Sunday, December 23, 2007

Navidad trágica

En vísperas de la Navidad de 2001, los argentinos no teníamos motivos de jolgorio. La economía no lograba superar su prolongado estancamiento, iniciado en 1995 con el "efecto tequila". El default era inminente. La desocupación batía récords históricos. El gobierno de turno (iniciado como un gobierno de coalición) ya ni siquiera era un gobierno. Su inoperancia era aterradora. Nuestro país vivía horas sombrías.
En los días 19 y 20 de diciembre, la situación estalló. Un pueblo hastiado ganó las calles y no vaciló en apelar a la violencia para manifestar su hartazgo. Durante doce años, la Argentina había pagado un costo insufrible por un saludable cambio de mentalidad y estructura. Había llegado la hora de innovar sin expoliar.
La Navidad de 2001 no fue una feliz Navidad, tal como las Pascuas de 1987, empañadas por el primer pronunciamiento carapintada, no habían sido unas felices Pascuas, pese a lo sostenido por el presidente Raúl Alfonsín desde los balcones de la Casa Rosada, cuando un histórico Domingo de Resurrección declinó a la par del alzamiento castrense. En apenas dos semanas el Sillón de Rivadavia tuvo cinco ocupantes (Fernando De la Rúa, Ramón Puerta, Adolfo Rodríguez Saá, Eduardo Caamaño y Eduardo Duhalde), teóricamente suficientes para veinte años de estabilidad institucional.
Quien suscribe, atrincherado ante un televisor sintonizado en su departamento, intentaba tranquilizar a Alfredo, su lúcido abuelo paterno, de 83 años, actualmente extinto, quien telefoneó a su nieto de 31 abriles en procura de sosiego, alarmado ante los dramáticos sucesos documentados por los mass media-basura heredados de la década menemista. Por la memoria de Alfredo debían desfilar los golpes y pronunciamientos militares del siglo XX argentino, de los que mi abuelo fuese testigo. Pero en diciembre de 2001 no había militares derrocando gobiernos constitucionales y proscribiendo partidos políticos. Había un pueblo expulsando a un gobierno avalado hacía poco más de dos años por más de siete millones de votos emitidos en comicios intachables. Según una fuente periodística, Antonio De la Rúa, durante una angustiosa reunión en la Casa Rosada, había equiparado la inminente caída de su padre con el derrocamiento de su correligionario Arturo Illia, siendo refutado en los siguientes: "A Illia lo volteó Onganía, Antonito. ¿No ves que a nosotros nos está volteando el pueblo?"

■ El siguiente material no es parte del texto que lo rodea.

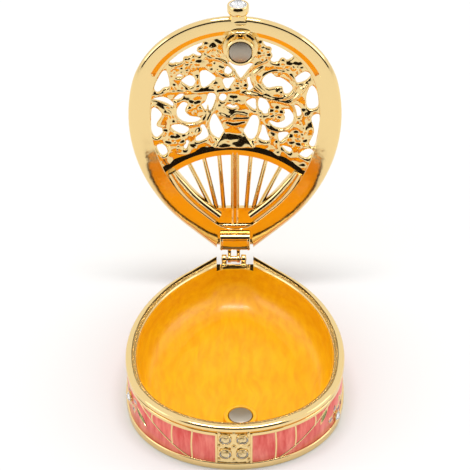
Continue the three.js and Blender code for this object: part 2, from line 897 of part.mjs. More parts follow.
const box = new THREE.Group();
const hingePinLength = 2 * (windowWidth / 2 + armWidth + hingeGap + lugWidth) + 2 * pinEnd;
box.add(
  piece('box_body', boxBody(), gold),
  piece('hinge_pin', cylinderX(pinRadius, hingePinLength, hingeOffset, pinY, pinHeight), pinGold),
  piece('box_magnet', disc(
    magnetRadius,
    magnetThickness,
    magnetChamfer,
    magnetOffset,
    magnetY,
    magnetTop - magnetThickness,
  ), nickel),
);
crystals.forEach((place, index) => {
  const cut = stone(stoneRadius);
  cut.translate(0, stoneSetting, 0);
  box.add(piece(`front_crystal_${index + 1}`, onFront(cut, place.x, place.z, colletInset), crystal));
});
for (const place of sideStones) {
  const cut = stone(sideStoneRadius);
  cut.translate(0, stoneSetting, 0);
  box.add(piece(`side_crystal_${place.side}`, onFront(cut, place.x, place.z, railRecess), crystal));
}

const lid = new THREE.Group();
lid.position.set(0, pinY, pinHeight);
lid.rotation.x = -openAngle;
const closed = new THREE.Group();
closed.position.set(0, -pinY, -pinHeight);
lid.add(closed);
const claspStone = stone(claspStoneRadius);
claspStone.translate(claspOffset, claspFront + stoneSetting, claspHeight);
closed.add(
  piece('lid', lidCasting(), gold),
  piece('lid_magnet', disc(
    magnetRadius,
    magnetThickness,
    magnetChamfer,
    magnetOffset,
    magnetY,
    lidMagnetLow,
  ), nickel),
  piece('clasp_crystal', solid(claspStone), crystal),
);

const part = new THREE.Group();
part.add(box, lid);

export default part;
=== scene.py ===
"""Fan trinket box: the dressed model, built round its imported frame."""

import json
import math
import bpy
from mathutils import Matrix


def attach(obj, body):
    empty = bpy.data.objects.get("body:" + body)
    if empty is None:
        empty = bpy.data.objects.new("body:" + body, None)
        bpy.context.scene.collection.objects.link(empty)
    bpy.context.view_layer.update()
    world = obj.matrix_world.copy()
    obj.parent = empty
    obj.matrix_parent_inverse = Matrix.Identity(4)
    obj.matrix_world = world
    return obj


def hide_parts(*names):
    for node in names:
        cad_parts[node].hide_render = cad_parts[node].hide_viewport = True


bl_info = {
    "name": "Fan Trinket Box",
    "version": (1, 0, 0),
    "blender": (4, 5, 0),
    "location": "View3D > Sidebar > Trinket Box",
    "description": "Builds a hinged trinket box of gilt metal and enamel round its frame",
    "category": "Object",
}

import bmesh
import bpy
from bpy.props import FloatProperty, FloatVectorProperty, PointerProperty
from mathutils import Matrix, Vector, noise

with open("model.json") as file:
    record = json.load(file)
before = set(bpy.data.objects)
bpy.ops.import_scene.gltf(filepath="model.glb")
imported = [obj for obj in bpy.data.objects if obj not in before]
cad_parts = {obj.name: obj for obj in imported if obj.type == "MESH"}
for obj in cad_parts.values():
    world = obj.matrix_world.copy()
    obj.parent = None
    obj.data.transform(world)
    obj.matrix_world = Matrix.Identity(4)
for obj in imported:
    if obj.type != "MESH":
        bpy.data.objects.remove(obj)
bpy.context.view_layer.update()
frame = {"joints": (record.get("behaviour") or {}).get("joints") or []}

# The hinge as the frame gives it: the box rests open, and the joint's far end is the shut lid
hinge = frame["joints"][0]
HINGE_X, HINGE_Y, HINGE_Z = hinge["pos_m"]
OPEN_ANGLE = math.radians(hinge["range_deg"][1])
LID_TURN = (
    Matrix.Translation((0, HINGE_Y, HINGE_Z))
    @ Matrix.Rotation(-OPEN_ANGLE, 4, "X")
    @ Matrix.Translation((0, -HINGE_Y, -HINGE_Z))
)


# A lathe's axis turned along the hinge, and turned forwards out of the front
ALONG_X = Matrix.Rotation(math.pi / 2, 4, "Y")
FORWARD = Matrix.Rotation(math.pi / 2, 4, "X")


def mm(value):
    """A length in millimetres as Blender's metres."""
    return value * 0.001


def length(label, value, note):
    """A size that a user can change."""
    return FloatProperty(
        name=label, description=note, default=mm(value), min=0.0, precision=5, unit="LENGTH"
    )


def number(label, value, note):
    """A plain number that a user can change."""
    return FloatProperty(name=label, description=note, default=value, min=0.0)


def angle(label, degrees, note):
    """An angle that a user can change."""
    return FloatProperty(name=label, description=note, default=math.radians(degrees), subtype="ANGLE")


def colour(label, red, green, blue, note):
    """A colour that a user can change."""
    return FloatVectorProperty(
        name=label, description=note, default=(red, green, blue), size=3, min=0.0, max=1.0, subtype="COLOR"
    )


class FanBoxSizes(bpy.types.PropertyGroup):
    """Sizes of the box, its lid and their fittings."""

    front_half_width: length("Front half width", 28, "Half the width of the round front")
    front_reach: length("Front reach", 25.2, "From the middle of the front's ellipse to its foremost point")
    flank_start: angle("Flank start", 13.5, "Where the flank arc leaves the ellipse, before its widest point")
    flank_radius: length("Flank radius", 45, "Radius of the long arcs at the two sides")
    side_angle: angle("Side angle", 41.5, "Slope of the straight sides towards the hinge")
    back_half_width: length("Back half width", 4.9, "Half the width of the flat back at the hinge")
    notch_depth: length("Notch depth", 1.1, "How far the back stands in from the corners")
    foot_height: length("Foot height", 2.1, "Height of the gold foot")
    band_top: length("Band top", 10.9, "Height at which the pink band ends")
    rail_top: length("Rail top", 11.9, "Height of the gold line above the band")
    groove_top: length("Groove top", 12.4, "Top of the groove below the rim")
    box_height: length("Box height", 14, "Height of the box without its lid")
    band_recess: length("Band recess", 0.75, "How deep the band's metal ground lies")
    rail_recess: length("Rail recess", 0.3, "How far the gold lines stand in from the foot")
    groove_recess: length("Groove recess", 0.95, "Depth of the groove below the rim")
    enamel_depth: length("Enamel depth", 0.36, "Thickness of the pink enamel")
    wall: length("Wall", 2.9, "Thickness of the wall at the rim")
    floor_thickness: length("Floor", 1.6, "Thickness of the floor")
    floor_fillet: length("Floor fillet", 7.6, "Radius between the tray's wall and floor")
    back_fillet: length("Back fillet", 9, "Radius of the tray's back corners")
    back_slope: number("Back slope", 1.2, "How much faster the tray's back leans in")
    rim_crown: length("Rim crown", 1.6, "From the rim's outside to its highest line")
    rim_drop: length("Rim drop", 0.7, "How far the rim rounds down to the tray's mouth")
    shelf_drop: length("Shelf drop", 2.2, "How far the wall is cut down for the hinge block")
    lid_inset: length("Lid inset", 0.3, "How far the lid stands in from the foot's outline")
    lid_thickness: length("Lid thickness", 2.5, "Thickness of the lid's ring")
    closed_gap: length("Closed gap", 0.3, "Gap between the rim and the shut lid")
    ring_width: length("Ring width", 6.1, "Width of the lid's ring")
    crease_width: length("Crease width", 3.9, "From the ring's outside to the crease on its inner face")
    recess_depth: length("Recess depth", 0.9, "How deep the ring's face falls to its inner edge")
    plate_thickness: length("Plate thickness", 1.3, "Thickness of the openwork")
    dome_height: length("Dome height", 1.0, "How far the openwork rises in its middle")
    magnet_radius: length("Magnet radius", 3, "Radius of both magnets")
    stone_radius: length("Stone radius", 1.4, "Radius of the four front crystals")
    side_stone_radius: length("Side stone radius", 1.1, "Radius of the crystals at the sides")
    clasp_stone_radius: length("Clasp stone radius", 2.2, "Radius of the crystal in the clasp")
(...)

Sí, la Navidad de 2001 no fue una feliz Navidad. Difícil que lo fuese en medio de la gravísima situación socioeconómico y político-institucional a la sazón cernida sobre la república. Difícil comprar regalos y manjares en hogares azotados por la desocupación y subocupación. Difícil comprarlos con las extracciones bancarias limitadas a 250 pesos semanales y los ahorros atrapados en el tristemente célebre "corralito". Difícil comprárselos alegremente a comerciantes constreñidos a aceptar el pago en patacones, lecops, las flamantes tarjetas de débito, dólares o euros, asediados por el fantasma de la bancarrota, asistidos por empleados amenazados por el espectro de una cesantía insuperable o por hijos momentáneamente imposibilitados de conseguir empleos más convencionales e impelidos a considerar seriamente la posibilidad de emigrar en busca de mejores horizontes. Difícil brindar con alegría con el Congreso Nacional atacado por hordas enfurecidas y un Rodríguez Saá consiguiente impelido a dar por finalizada su efímera presidencia. No, aquella no fue una feliz Navidad.
Seis años después, la situación es muy distinta. La economía crece a buen ritmo desde hace casi cinco años, ininterrumpidamente. El neoliberalismo parece haberse convertido en cosa del pasado. La gente tiene trabajo, dinero para consumir y motivos para celebrar. La Navidad de 2007 promete ser una feliz Navidad. La pregunta cruel es: ¿hasta cuándo durará esa buena tendencia? El tiempo dirá.